White Tohru, on the other hand, has spent his whole life fighting to be the best. In the anarchic world, only the strong can survive — and only the strongest can protect those they hold most dear. Because of this upbringing, it is no surprise that White Tohru hates his Black counterpart. Of course, Black Tohru feels the same way — seeing a version of himself with little to no compassion. In the final battle between the two, it becomes a question of how each would handle ultimate power — with one wanting to use it and the other to destroy it.

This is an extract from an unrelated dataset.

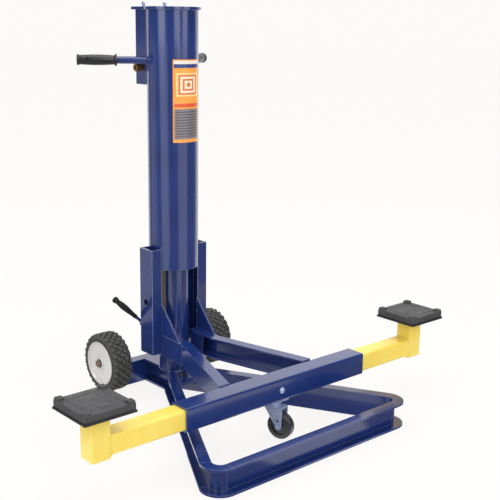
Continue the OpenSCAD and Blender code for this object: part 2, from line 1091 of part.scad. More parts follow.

Gunslinger Stratos the Anime: The Kotaku Review

On the other hand, the two Kyokas are far more similar as both versions share a central character trait — their love for their respective Tohrus. Of course, there are differences: their outside appearances — one being just this side of royalty and the other raised on the streets — and their philosophies — one wishing to protect Tohru while the other wishing to fight alongside him. However, when it comes down to it, neither is able to harm either Tohru — something that speaks volumes about their shared nature.

Gunslinger Stratos the Anime: The Kotaku Review

From the start, it’s obvious that the “good guys” are the Black World team. We get to know far more about the characters on this side than we do about their White World counterparts. We get a story arc about Kyoka’s brother, Kyoma, and his bodyguard, Shizune — as well as spend time with the psychic-powered Remy and the deadly assassin Olga. All are interesting in their own way, but as we see little to nothing of their counterparts, they lack the depth of Tohru and Kyoka.

Gunslinger Stratos the Anime: The Kotaku Review

Unfortunately, the rest of the cast is even more woefully underdeveloped. As Gunslinger Stratos is based on a video game, it seems the series creators were compelled to bring over as many of the game’s characters as possible. This means many characters have nothing more than a single line of fan service dialogue for the watching gamers. Beyond that, it seems these characters are just present as cannon fodder to increase the body count.

But to the series’ credit, people do die in Gunslinger Stratos — sometimes even main characters. This does a lot to build tension and makes it feel like the stakes are constantly high. The series has a good mystery on top of this — i.e., what exactly do the Timekeepers hope to gain by making the two worlds fight. And while this mystery is satisfactorily explained, the series’ climatic fight against the Timekeepers isn’t.

Gunslinger Stratos the Anime: The Kotaku Review

When it comes down to it, Gunslinger Stratos resorts to technobabble to try to hand-wave away a flimsy climax. Fighting the Timekeepers, much less beating them, seems impossible given what we learn about them over the series. Yet, even that might be forgivable if the action was so compelling you were never inclined to give the plot a second thought. But it’s not. Not in the least.

Gunslinger Stratos the Anime: The Kotaku Review

Gunslinger Stratos looks terrible. The animation is surprisingly low budget from top to bottom. And while awesome things have been done with a small budget, Gunslinger Stratos is an action anime — one with gravity-defying gun battles that leave Tokyo in ruins. What should be a visual spectacle is truncated into short, ugly battle scenes that use every trick in the book to animate as cheaply and quickly as possible. What’s worse is that outside of battle it looks just as bad — facial features and character proportions are often incorrect even in scenes with little to no movement. It’s an eyesore.

Gunslinger Stratos the Anime: The Kotaku Review

There are more than a few cool ideas in Gunslinger Stratos: Two parallel worlds fighting in their common past to protect their respective existences, a strange race of time travellers orchestrating the whole thing for its own ends, and using the whole setup to explore the nature versus nurture debate. However, the execution is lacking. The plot falls apart by the end and there are too many characters that get no development — thus seeming like nothing more than a waste of space. Then there is the quality of the animation — or lack thereof as it is in this case.

Luckily, for me, all I have to do is go down to my local arcade to get the bitter taste of this anime out of my mouth.

Gunslinger Stratos aired on Tokyo MX in Japan. It can be viewed for free in the with English subtitles on Crunchyroll.